Data section =
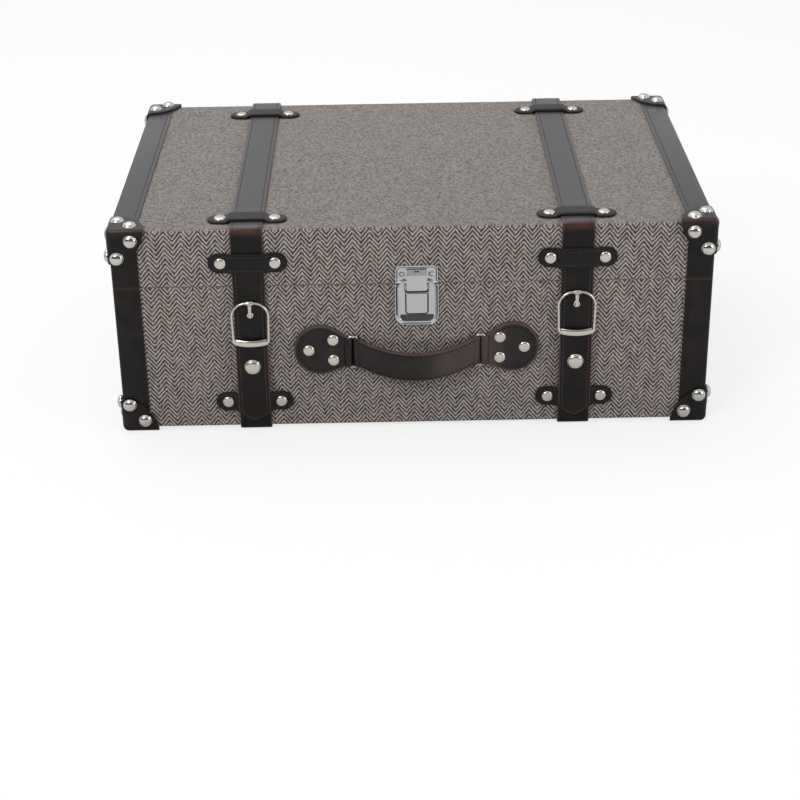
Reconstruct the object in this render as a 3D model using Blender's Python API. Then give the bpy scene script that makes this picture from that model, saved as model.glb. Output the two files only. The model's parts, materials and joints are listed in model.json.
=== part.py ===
# A suitcase-shaped wooden trunk: plywood box and hinged lid, wrapped in herringbone tweed,
# trimmed with leather, with two buckled straps, a toggle latch and a leather carrying handle.
# Metres throughout. X runs across the front, -Y faces the front, Z is up, and the floor is z = 0
# under the middle of the trunk's whole box.
import math

import bpy
import bmesh
from mathutils import Matrix, Vector

for old in list(bpy.data.objects):
    bpy.data.objects.remove(old, do_unlink=True)

# Case over the tweed
CASE_WIDTH = 0.497
CASE_DEPTH = 0.329
BASE_HEIGHT = 0.1303
LID_HEIGHT = 0.050
SEAM_GAP = 0.0006
FIT_GAP = 0.0003
OVERRUN = 0.004

# Angles in degrees
QUARTER_TURN = 90
HALF_TURN = 180
DOME_STEP_ANGLES = (32, 62)
ROUND_END_ANGLE = 80
FLAP_TIP_ANGLE = 78
FLAP_BEND_ANGLES = (70, 40)
SMOOTH_ANGLE = 35

# Fastenings let into what carries them
FASTENER_SINK = 0.0005

# Layers of the walls, from the outside in
CAP_THICKNESS = 0.0016
TRIM_THICKNESS = 0.0011
COVER_THICKNESS = 0.0012
WALL_THICKNESS = 0.007
BOARD_THICKNESS = 0.005
LINING_THICKNESS = 0.0008
COVER_EDGE_RADIUS = 0.0018
EDGE_STEPS = 3

# Leather edge trims and corner caps
TRIM_WIDTH = 0.0227
CAP_REACH = 0.0315
CAP_ARC_STEPS = 40
STUD_DIAMETER = 0.0116
STUD_HEIGHT = 0.0035
STUD_RIM_HEIGHT = 0.0007
STUD_SIDES = 12
NEAR_STUD_ASIDE = 0.0082
NEAR_STUD_ALONG = 0.0262
FAR_STUD_ASIDE = 0.0202
FAR_STUD_ALONG = 0.0112
CLOSE_STUD_INSET = 0.0084
WIDE_STUD_INSET = 0.0196

# Straps
STRAP_WIDTH = 0.027
STRAP_THICKNESS = 0.0022
STRAP_INSET = 0.112
STRAP_END_GAP = 0.001
BEND_STEPS = 4
BASE_STRAP_BELOW_SEAM = 0.0619
STRAP_END_RIVET_INSET = 0.009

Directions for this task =
Each line of the material should be echoed exactly.

Task result =
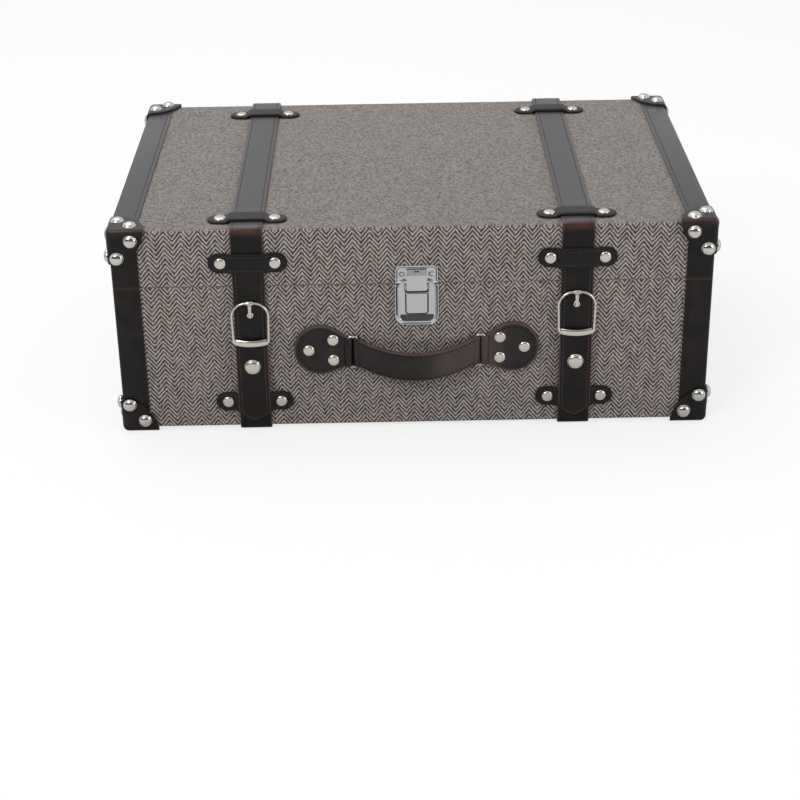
Reconstruct the object in this render as a 3D model using Blender's Python API. Then give the bpy scene script that makes this picture from that model, saved as model.glb. Output the two files only. The model's parts, materials and joints are listed in model.json.
=== part.py ===
# A suitcase-shaped wooden trunk: plywood box and hinged lid, wrapped in herringbone tweed,
# trimmed with leather, with two buckled straps, a toggle latch and a leather carrying handle.
# Metres throughout. X runs across the front, -Y faces the front, Z is up, and the floor is z = 0
# under the middle of the trunk's whole box.
import math

import bpy
import bmesh
from mathutils import Matrix, Vector

for old in list(bpy.data.objects):
    bpy.data.objects.remove(old, do_unlink=True)

# Case over the tweed
CASE_WIDTH = 0.497
CASE_DEPTH = 0.329
BASE_HEIGHT = 0.1303
LID_HEIGHT = 0.050
SEAM_GAP = 0.0006
FIT_GAP = 0.0003
OVERRUN = 0.004

# Angles in degrees
QUARTER_TURN = 90
HALF_TURN = 180
DOME_STEP_ANGLES = (32, 62)
ROUND_END_ANGLE = 80
FLAP_TIP_ANGLE = 78
FLAP_BEND_ANGLES = (70, 40)
SMOOTH_ANGLE = 35

# Fastenings let into what carries them
FASTENER_SINK = 0.0005

# Layers of the walls, from the outside in
CAP_THICKNESS = 0.0016
TRIM_THICKNESS = 0.0011
COVER_THICKNESS = 0.0012
WALL_THICKNESS = 0.007
BOARD_THICKNESS = 0.005
LINING_THICKNESS = 0.0008
COVER_EDGE_RADIUS = 0.0018
EDGE_STEPS = 3

# Leather edge trims and corner caps
TRIM_WIDTH = 0.0227
CAP_REACH = 0.0315
CAP_ARC_STEPS = 40
STUD_DIAMETER = 0.0116
STUD_HEIGHT = 0.0035
STUD_RIM_HEIGHT = 0.0007
STUD_SIDES = 12
NEAR_STUD_ASIDE = 0.0082
NEAR_STUD_ALONG = 0.0262
FAR_STUD_ASIDE = 0.0202
FAR_STUD_ALONG = 0.0112
CLOSE_STUD_INSET = 0.0084
WIDE_STUD_INSET = 0.0196

# Straps
STRAP_WIDTH = 0.027
STRAP_THICKNESS = 0.0022
STRAP_INSET = 0.112
STRAP_END_GAP = 0.001
BEND_STEPS = 4
BASE_STRAP_BELOW_SEAM = 0.0619
STRAP_END_RIVET_INSET = 0.009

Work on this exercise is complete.